I am in favor of the motion picture industry, after the wave-length situation has been adjusted (as it will be)—building and maintaining its own broadcasting stations in New York and Los Angeles, and possibly in the Middle West. Through these sources … programs could be devised to be broadcast before and after show hours, tending to create interest in all meritorious pictures being released or playing at that time. Nights could be assigned to various companies, calling attention to their releases and advising where they were playing in that particular locality. Artists could talk into the microphone and reach directly millions of people who have seen them on the screen but never came in contact with them personally or heard their voices. Such programs would serve to whet the appetites of the radio audience and make it want to see the persons they have heard and the pictures they are appearing in.
( Motion Picture World , 11 April 1925)

Warner followed up on this vision by opening up station KFWB in Los Angeles that same year, and a second one, WBPI, in New York City in 1926. In the summer of 1926, Sam Warner took a portable transmitter on a cross-country tour, broadcasting from theaters showing Warner Bros. films.

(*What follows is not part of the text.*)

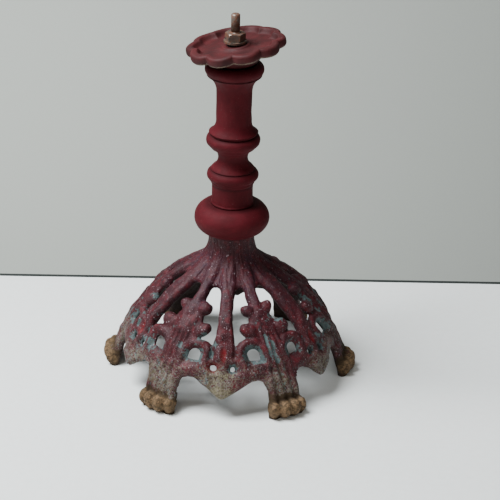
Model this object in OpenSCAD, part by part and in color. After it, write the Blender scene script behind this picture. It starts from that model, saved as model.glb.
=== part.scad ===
// Cast-iron pedestal stand: an openwork base on six clawed feet, a column of four
// turned castings stacked on one tie rod, and a loose lobed cap in the cup on top.
// Millimetres. +Z is up, the origin is on the floor under the column's axis, a
// foot points along +X and along -X, and a pendant point hangs on +Y and on -Y.

/* [Base casting] */
// Distance from the axis to the front of a paw
foot_reach = 105; // [88:0.5:126]
// Height of the seat on top of the neck
neck_top = 122; // [102:0.5:146]
// Radius of the neck
neck_r = 18; // [17:0.25:21]
// Thickness of the iron in the shell
wall = 5.5; // [4.5:0.25:6.5]
// Radius of the hollow curve under the neck
flare_r = 31; // [28:0.5:34]
// How far the toes stand out past the shell
toe_proud = 9.1; // [8:0.1:10]
// Slope of the shell where the hollow curve meets the dome, in degrees
shoulder_angle = 30; // [27:0.5:33]
// Width of the straight ribs over the pendants
rib_w = 9; // [6:0.5:10]
// Height of a rib above the shell
rib_rise = 2; // [1:0.25:3]
// Radius of the round lobes on each leg
lobe_r = 5; // [4:0.25:6]
// Radius of the two small holes in each pendant
pendant_hole_r = 2; // [1.5:0.25:2.5]
// Width of a leg at the ankle
leg_w = 30; // [26:0.5:32]
// Radius of a toe
toe_r = 7.2; // [6.5:0.1:8]

/* [Column] */
// Height of the round knop
knop_h = 24; // [20:0.5:28]
// Radius of the knop
knop_r = 30; // [27:0.5:33]
// Radius of the drum
drum_r = 16.5; // [15.5:0.25:18]
// Height of the drum casting, to the groove on its bead
drum_h = 29.5; // [25:0.5:35]
// Radius of the lower bead
lower_bead_r = 20.4; // [19.5:0.1:22]
// Radius of the waist
waist_r = 11.8; // [11.4:0.1:13]
// Height of the waist casting, to the groove on its bead
waist_h = 29.5; // [28:0.5:36]
// Radius of the upper bead
upper_bead_r = 21.6; // [20.5:0.1:23]
// Radius of the shaft
shaft_r = 14; // [13:0.25:15]
// Height of the shaft casting, to the cup's rim
shaft_h = 59; // [52:0.5:70]
// Radius of the cup
cup_r = 23.2; // [22:0.1:25]
// Radius of the cored hole through the column
core_r = 7; // [6:0.25:7.5]
// Radius of the register that centres each casting on the next
register_r = 9.2; // [8.8:0.1:9.6]
// Height of the register
register_h = 3; // [2:0.25:4]
// Clearance round the register
register_gap = 0.25; // [0.1:0.05:0.4]

/* [Lobed cap] */
// Number of lobes
lobes = 10; // [8:1:12]
// Distance from the cap's centre to the tip of a lobe
cap_reach = 39; // [36:0.5:44]
// Radius of the curve round one lobe
cap_lobe_r = 14; // [12:0.5:17]
// Height of the cap's lobed edge
cap_edge_h = 8; // [7:0.25:10]
// Thickness of the cap's floor
cap_floor_t = 4; // [3:0.25:5]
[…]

By 1927 the major studios could see the sound era rapidly approaching. Earlier, they had jointly agreed to a "stand still" position, in order to see whether the RCA or the AT&T sound system would predominate. Either way, Hollywood studios would in effect find themselves in technical thrall to the interests behind NBC, at this point (with CBS still struggling to get organized) the only broadcasting network with national reach. RCA was NBC's parent company; AT&T had an exclusive arrangement with NBC for the provision of landlines, the backbone of network broadcasting. Simultaneously, regulators in Washington were working on passage of the Radio Act of 1927, which promised a reorganization of the radio spectrum with an express mandate to bring the "chaos" of radio under control. Studios increased the pace of radio experimentation, attempting to get a foot-hold in the promising new business before restrictions might potentially be imposed, either by Washington or by contractual limitations from sound-on-film technology providers.

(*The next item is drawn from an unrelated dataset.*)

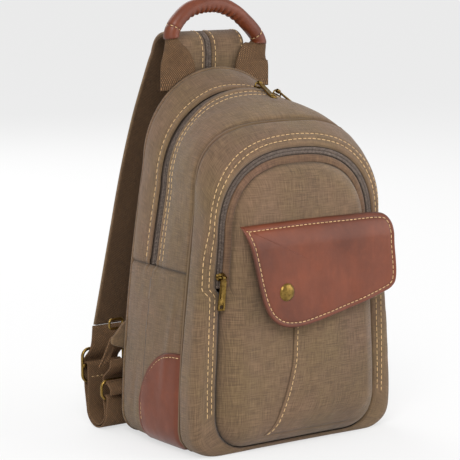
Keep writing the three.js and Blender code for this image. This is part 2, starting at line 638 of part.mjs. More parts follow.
// One length of webbing, [y, z]: from the strap, behind the slide's middle bar, round the loop's outer
// layer, over the ring, back round the inner layer and up to the middle bar, which its end wraps.
function adjusterLine(start, slideY, slideZ) {
  const behind = slideY + 2 * WRAP + 0.4 - SLIDE.wire;
  const inner = LOOP_R - LAYER;
  const loopZ = LOOP_R + WEB_T / 2 + 0.4;
  const ringWrap = RING.wire + LOOSE + WEB_T / 2;
  const arc = (r, from, to, count, cy = LOOP_Y, cz = loopZ) => span(count, from, to).map((a) =>
    [cy + r * Math.cos(a), cz + r * Math.sin(a)]);
  return [
    start, [slideY - WRAP, slideZ + bars / 2], [behind - 1, slideZ + CROSSING - 1], [behind, slideZ],
    [behind - 1, slideZ - CROSSING], [slideY + WRAP, slideZ - bars / 2],
    [slideY + WRAP - 2 * GAP, slideZ - bars / 2 - CROSSING],
    ...arc(LOOP_R, 0, -Math.PI, 8),
    ...arc(ringWrap, Math.PI, 0, 4, RING_Y, RING_Z),
    ...arc(inner, -Math.PI, 0, 8).map(([y, z], i) => (i === 0 ? [y + GAP, z] : [y, z])),
    [slideY - WRAP, slideZ - bars / 2], [slideY - WRAP, slideZ - 2],
    ...arc(WRAP, Math.PI, 0, 4, slideY, slideZ),
  ];
}

const SLIDE_Y = LOOP_Y + LOOP_R - LAYER + WRAP;

const RUN_IN = 20;               // points of the webbing's line that lead in from the strap
const ADJUSTERS = [
  { name: 'left', x: -97, slideZ: 56 },
  { name: 'right', x: -47, slideZ: 50 },
];

function adjusters() {
  for (const { name, x, slideZ } of ADJUSTERS) {
    const side = name === 'left' ? -1 : 1;
    const shift = side * ((STRAP - ZIP_WIDTH) / 4 + ZIP_WIDTH / 2);
    const end = strapLine.at(-1);
    const startX = strapX(end.z, true) + shift;
    const start = [end.y - WEB_T / 2, end.z - GAP];
    const line = smooth(adjusterLine(start, SLIDE_Y, slideZ), 2);
    const fall = start[1] - slideZ - SLIDE.height / 2;
    const middle = (p, i) => (i < RUN_IN ? mix(startX, x, Math.min(1, (start[1] - p.z) / fall)) : x);
    add(`adjuster_webbing_${name}`, ribbon(line, middle, WEB, -WEB_T / 2, WEB_T / 2), webbing);
    const bar = new THREE.CylinderGeometry(SLIDE.wire, SLIDE.wire, SLIDE.inner + 2 * SLIDE.wire, 10)
      .rotateZ(Math.PI / 2).translate(0, 0, bars / 2);
    const slide = add(`slide_buckle_${name}`, union(wireLoop(SLIDE), bar), brass);
    slide.position.set(x, SLIDE_Y, slideZ - bars / 2);
    const ring = add(`ring_${name}`, wireLoop(RING), brass);
    ring.position.set(x, RING_Y, RING_Z);
    ringTab(name, x);
  }
}

// A loop of webbing around a ring's upper bar, its two ends sewn to the back panel.
function ringTab(name, x) {
  const top = RING_Z + RING.height + 2 * RING.wire;
  const wrap = RING.wire + LOOSE + WEB_T / 2;
  const backY = BACK_Y + GAP + WEB_T / 2;
  const line = smooth([[backY, top - TAB.low], [backY, top - TAB.low + 5], [RING_Y - wrap, top - 1],
    ...span(4, Math.PI, 2 * Math.PI).map((a) => [RING_Y + wrap * Math.cos(a), top + wrap * Math.sin(a)]),
    [RING_Y + wrap - GAP, top + 3], [backY + 4, top + TAB.rise], [backY, top + TAB.rise + 5],
    [backY, top + TAB.high]], 2);
  add(`ring_tab_${name}`, ribbon(line, () => x, WEB, -WEB_T / 2, WEB_T / 2), webbing);
}

// A second pair of ring and tab on the far side, for carrying the bag on both shoulders.
function spareRing() {
  const ring = add('ring_spare', wireLoop(RING), brass);
  ring.position.set(SPARE_X, RING_Y, RING_Z);
  ringTab('spare', SPARE_X);
}

// Canvas ear sewn to the back panel's left edge, with a small ring and the tail of webbing it holds.
function ear() {
  const y = BACK_Y + GAP;
  const edge = -halfWidth(BACK, EAR.ringZ);
  const corners = [[edge + EAR.root, EAR.low], [edge - EAR.reach + GAP, EAR.low + EAR.slope],
    [edge - EAR.reach, EAR.low + EAR.point], [edge + 2, EAR.high - CROSSING], [edge + EAR.root, EAR.high]];
  const shape = new THREE.Shape(corners.map(([x, z]) => new THREE.Vector2(x, z)));
  add('strap_ear', new THREE.ExtrudeGeometry(shape, { depth: EAR.t, bevelEnabled: false })
    .rotateX(Math.PI / 2).translate(0, y + EAR.t, 0), canvas);

  const front = y + EAR.t + GAP;
  const ring = add('ear_ring', wireLoop(EAR_RING), brass);
  ring.position.set(edge - EAR_RING.inner / 3, front + EAR_RING.wire, EAR.ringZ - 2);
  const tail = (t, side) => [
    edge - EAR_RING.inner / 3 - 1 - TAIL.drift * t + side * TAIL.width / 2,
    EAR.ringZ - EAR_RING.height - 1 - TAIL.fall * t + side * TAIL.skew];
  const rows = (off) => span(3, 0, 1).map((t) => [-1, 1].map((side) => {
    const [x, z] = tail(t, side);
    return new THREE.Vector3(x, front + off, z);
  }));
  add('ear_tail', sheet(rows(0), rows(WEB_T)), webbing);
}

// ---------------------------------------------------------------- handle
// The webbing runs through the grip and fans out below it.
const HANDLE_Y = BACK.y + GAP + PAD / 2;

function handle() {
  const at = ([x, z]) => new THREE.Vector3(x, HANDLE_Y, z);
  const start = FOLD_Z + FOLD_GAP;
  const line = new THREE.CatmullRomCurve3([[-HANDLE_X, start], [-HANDLE_X - 2, start + 11], ...GRIP_LINE,
    [HANDLE_X + 4, start + 8], [HANDLE_X, start]].map(at), false, 'centripetal');
  const stretches = GRIP_LINE.length + 3;
  const onGrip = span(14, 2 / stretches, (stretches - 2) / stretches);
  const grip = new THREE.CatmullRomCurve3(onGrip.map((t) => line.getPoint(t)), false, 'centripetal');
  const ring = new THREE.Shape().absarc(0, 0, GRIP_R, 0, 2 * Math.PI, false);
  ring.holes.push(new THREE.Path().absarc(0, 0, GRIP_BORE, 0, 2 * Math.PI, true));
  add('handle_grip', new THREE.ExtrudeGeometry(ring,
    { steps: 18, bevelEnabled: false, extrudePath: grip, curveSegments: 6 }), leather);

  // Webbing: flat and full width at the feet, gathered into a narrow core inside the grip.
  const rings = span(30, 0, 1).map((t) => {
    const p = line.getPointAt(t);
    const along = line.getTangentAt(t);
    const side = new THREE.Vector3(along.z, 0, -along.x);
    const end = Math.min(t, 1 - t) * line.getLength();
    const fan = Math.max(0, 1 - end / FAN) ** 0.8;
    side.lerp(new THREE.Vector3(t < 0.5 ? 1 : -1, 0, 0), Math.min(1, 1.6 * fan)).normalize();
    const [w, d] = [mix(CORE.width, FOLD_W, fan) / 2, mix(CORE.t, FOLD_T, Math.min(1, fan * 2)) / 2];
    return [[-1, -1], [1, -1], [1, 1], [-1, 1]].map(([a, b]) =>
      p.clone().addScaledVector(side, a * w).add(new THREE.Vector3(0, b * d, 0)));
  });
  add('handle_webbing', loft(rings), webbing);

  // The sewn feet stand on the top edge of the back panel and stop at the fold.
  const rim = (x) => BACK.crownZ + (BACK.top - BACK.crownZ)
    * (1 - (Math.abs(x) / BACK.crown) ** BACK.power) ** (1 / BACK.power) + GAP;
  for (const [x, name] of [[-HANDLE_X, 'left'], [HANDLE_X, 'right']]) {
    const rows = (off) => span(6, -0.5, 0.5).map((u) => [
      new THREE.Vector3(x + u * WEB, HANDLE_Y + off, rim(x + u * WEB)),
      new THREE.Vector3(x + u * FOLD_W, HANDLE_Y + off, FOLD_Z)]);
    add(`handle_foot_${name}`, sheet(rows(-WEB_T / 2), rows(WEB_T / 2)), webbing);
  }
}

strap();
strapSlider();
adjusters();
spareRing();
ear();
handle();
bodyBands();
sidesAndBase();
panels();
frontFace();
pocket();
flap();
snap();
patches();
mainSliders();
frontSlider();

export default bag;
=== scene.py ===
"""Canvas sling bag with leather trim: its visual model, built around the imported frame.

Lengths inside the builders are in millimetres, and every mesh is written in metres.  The bag's
front faces -Y, its base stands at z = 0 and its strap is behind it.
"""
import json
import math

import bpy
import numpy as np
from bpy.props import FloatProperty, FloatVectorProperty, PointerProperty
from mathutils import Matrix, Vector


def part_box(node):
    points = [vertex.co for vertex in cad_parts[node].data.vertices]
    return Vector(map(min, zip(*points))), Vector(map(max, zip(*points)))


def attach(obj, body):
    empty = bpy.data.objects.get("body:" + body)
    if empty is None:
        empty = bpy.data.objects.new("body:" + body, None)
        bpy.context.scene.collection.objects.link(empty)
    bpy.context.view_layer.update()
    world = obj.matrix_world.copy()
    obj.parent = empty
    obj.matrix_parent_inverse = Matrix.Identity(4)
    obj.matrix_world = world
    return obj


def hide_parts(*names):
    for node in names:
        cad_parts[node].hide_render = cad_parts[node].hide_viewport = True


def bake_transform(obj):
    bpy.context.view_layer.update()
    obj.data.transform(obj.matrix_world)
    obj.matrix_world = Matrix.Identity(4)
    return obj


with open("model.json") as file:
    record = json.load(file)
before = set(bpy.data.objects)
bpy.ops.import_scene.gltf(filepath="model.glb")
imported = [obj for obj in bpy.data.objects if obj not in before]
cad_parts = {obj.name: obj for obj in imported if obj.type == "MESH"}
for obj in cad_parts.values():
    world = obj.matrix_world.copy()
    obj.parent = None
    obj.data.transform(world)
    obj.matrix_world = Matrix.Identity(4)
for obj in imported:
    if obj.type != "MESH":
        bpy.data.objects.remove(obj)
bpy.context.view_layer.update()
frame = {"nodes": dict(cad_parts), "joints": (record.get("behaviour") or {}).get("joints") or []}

bl_info = {
    "name": "Sling bag",
    "version": (1, 0, 0),
    "blender": (4, 5, 0),
    "location": "3D View > Sidebar > Sling bag",
    "description": "Builds a canvas sling bag with zips, a leather flap, a handle and a strap",
    "category": "Mesh",
}

MM = 0.001

# ------------------------------------------------------------------ sections of the body
BACK = dict(y=45, base=107, crown=82, crown_z=248, top=330, power=2)
ARCH = dict(y=10, base=110, crown=85, crown_z=229, top=313, power=2)
SEAM = dict(y=-49, base=111, crown=93, crown_z=222, top=289, power=3)
FACE = dict(y=-72, base=111, crown=95, crown_z=200, top=272, power=2.4)
PANEL = dict(y=-72.3, base=88, crown=79, crown_z=190, top=260, power=2.5, floor=5, corner=30)
CORNER = 22
SIDE_POWER = 1.6
SIDE_SEAM = 0.56          # ring measure of the side seam, where the main zip ends
RING_STOPS = [0, 0.19, 0.26, SIDE_SEAM, 0.72, 1]
ZIP_Y = 10
ZIP_GAP = 5.4             # half the opening between the cloth edges of the main zip
FACING_Y = -72.3
FRONT_ZIP = 6.6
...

In May 1927 Paramount announced plans to form the Keystone Network, in partnership with the Postal Telegraph Company, one of AT&T's only competitors, "for dramatizing and advertising first-run motion pictures." As a backup plan, Paramount head Adolph Zukor also approached the interests behind the proposed NBC competitor, United Independent Broadcasters (later to become CBS) to suggest a partnership that he proposed might be renamed the Paramount Broadcasting System. In September MGM announced an ambitious project with the Loew's theater chain: a planned network based on movie materials and promotion that would link over sixty stations in more than forty cities. In December, to give audiences a taste of things to come, MGM experimented with the world's first "telemovie": a dramatic, blow-by-blow account of Love (1927), MGM's adaptation of Tolstoy's Anna Karenina starring Greta Garbo and John Gilbert, delivered on-air by WPAP's announcer Ted Husing (usually known for his sports coverage) as it unreeled before his eyes in the Embassy Theater in New York. Despite much excitement in the industry, neither the Keystone Chain, the Paramount Broadcasting System, nor the Loew's/MGM network reached fruition. A combination of regulatory discouragement, exhibitor opposition, and competition from other sources diverted studios' radio ideas in other directions.

Upon the expiration of the "stand still" agreement in 1928, film studios jointly decided to go with AT&T subsidiary Western Electric's sound technology. Left out in the cold, RCA in 1929 formed its own studio, RKO Pictures, and ushered in the era of film-radio cooperation in earnest as RKO and NBC learned to share talent and properties, such as the RKO Theater of the Air . Faced with this unsettling prospect, in the summer of 1929, just months before the stock market crash, Paramount again approached CBS. A stock transfer was hammered out, by the terms of which Paramount received a 49 percent interest in CBS while CBS received a certain number of Paramount shares. In three years Paramount would have the option of either buying the rest of CBS or simply regaining its own stock by turning back CBS's. By 1932, however, the country was in the depths of the Depression, and while radio's fortunes continued upward, the film industry was in steep decline. Rather than further consolidate their mutual interests, Paramount withdrew its merger offer, and the brief alliance was over. RCA divested itself of most of its interest in RKO in the late 1930s under similar pressures. Studios would not attempt to enter networking again until the television era.